FinCEN's own assessment of TD Bank's broader compliance failures supports this interpretation. In October 2024, FinCEN imposed a $1.3 billion penalty on TD Bank for systemic Bank Secrecy Act and SAR filing failures — the largest penalty in FinCEN history (FinCEN, 2024). The failures occurred during the same period when the Epstein SAR was filed, suggesting the Epstein filing was not an exception to TD Bank's compliance culture but rather a conspicuous departure from it, motivated by the extraordinary public attention surrounding the case.

Bank of America: Two SARs, Years Late

The pattern extends beyond the two banks most directly involved. Bank of America filed only two SARs related to Epstein-connected activity, both in 2020 — covering $170 million in transactions between Leon Black's entities and Epstein structures (PAPER TRAIL Project, 2026). These filings came years after the relationships had ended and after Epstein's death had made the connections publicly known. Like TD Bank's filing, the timing correlates with institutional risk events (public exposure, regulatory scrutiny) rather than detection of the underlying activity.

Automated Detection

Script 18's defensive SAR detection module identifies this pattern programmatically. It correlates the dates of known SAR filings against a timeline of external events: arrests, indictments, media reports, and regulatory actions. When filing dates cluster around institutional risk events rather than distributing across the period of suspicious activity, the module flags the pattern as potentially defensive (PAPER TRAIL Project, 2026).

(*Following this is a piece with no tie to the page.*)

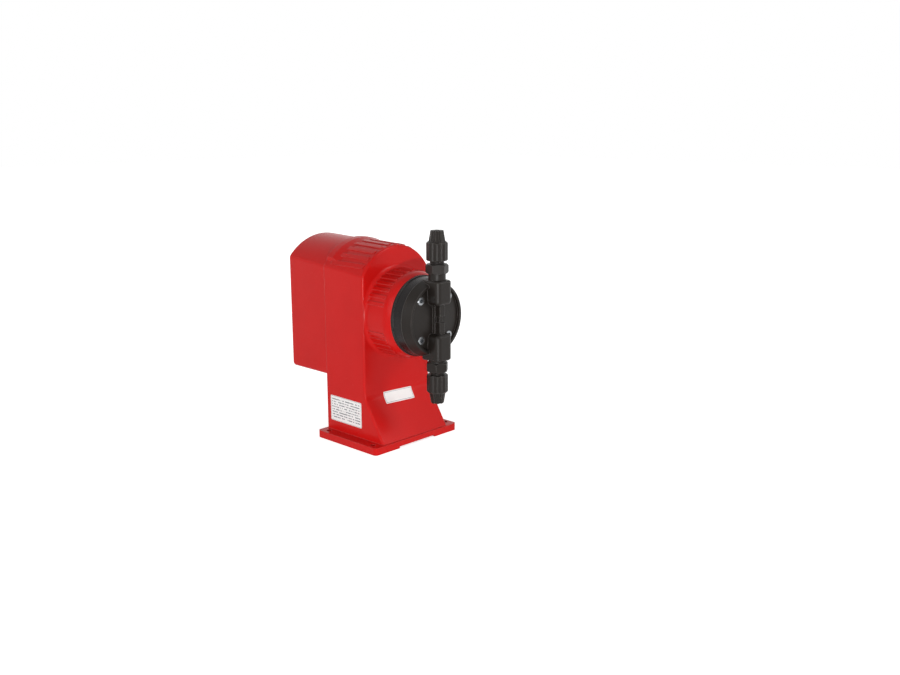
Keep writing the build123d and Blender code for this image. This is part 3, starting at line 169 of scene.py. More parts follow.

The module also draws on the willful blindness classification system, which categorizes compliance language into seven marker categories. Phrases like "normal for this client," "sent to a friend for tuition," and alert closures without escalation are linguistic signatures of a compliance function that is performing its reporting obligation selectively — filing when institutional survival demands it, and not filing when client retention conflicts with it.

The Systemic Failure

Defensive SAR filing is not an Epstein-specific phenomenon. It is a recognized failure mode in financial compliance, documented in FinCEN enforcement actions and academic literature. What the Epstein case demonstrates is the failure mode operating across multiple institutions simultaneously. Deutsche Bank did not file at all. TD Bank filed only after arrest and death. Bank of America filed only after public exposure. Each institution's failure reinforced the others: because no bank filed promptly, no bank had the competitive or regulatory incentive to be the first to raise the alarm.

The SAR system assumes that banks are motivated to report. The Epstein case shows what happens when every institution in the chain is motivated not to.


References

FinCEN. (2024, October). Consent order: TD Bank, N.A. Financial Crimes Enforcement Network, U.S. Department of the Treasury.

NYDFS. (2020). Consent order: In the matter of Deutsche Bank AG. New York Department of Financial Services. https://www.dfs.ny.gov

PAPER TRAIL Project. (2026). Defensive SAR detection exports [Script 18].

PAPER TRAIL Project. (2026). External government sources [Data set].

TD Bank. (2019). Suspicious Activity Report (BSA-31000155070501). Filed October 1, 2019.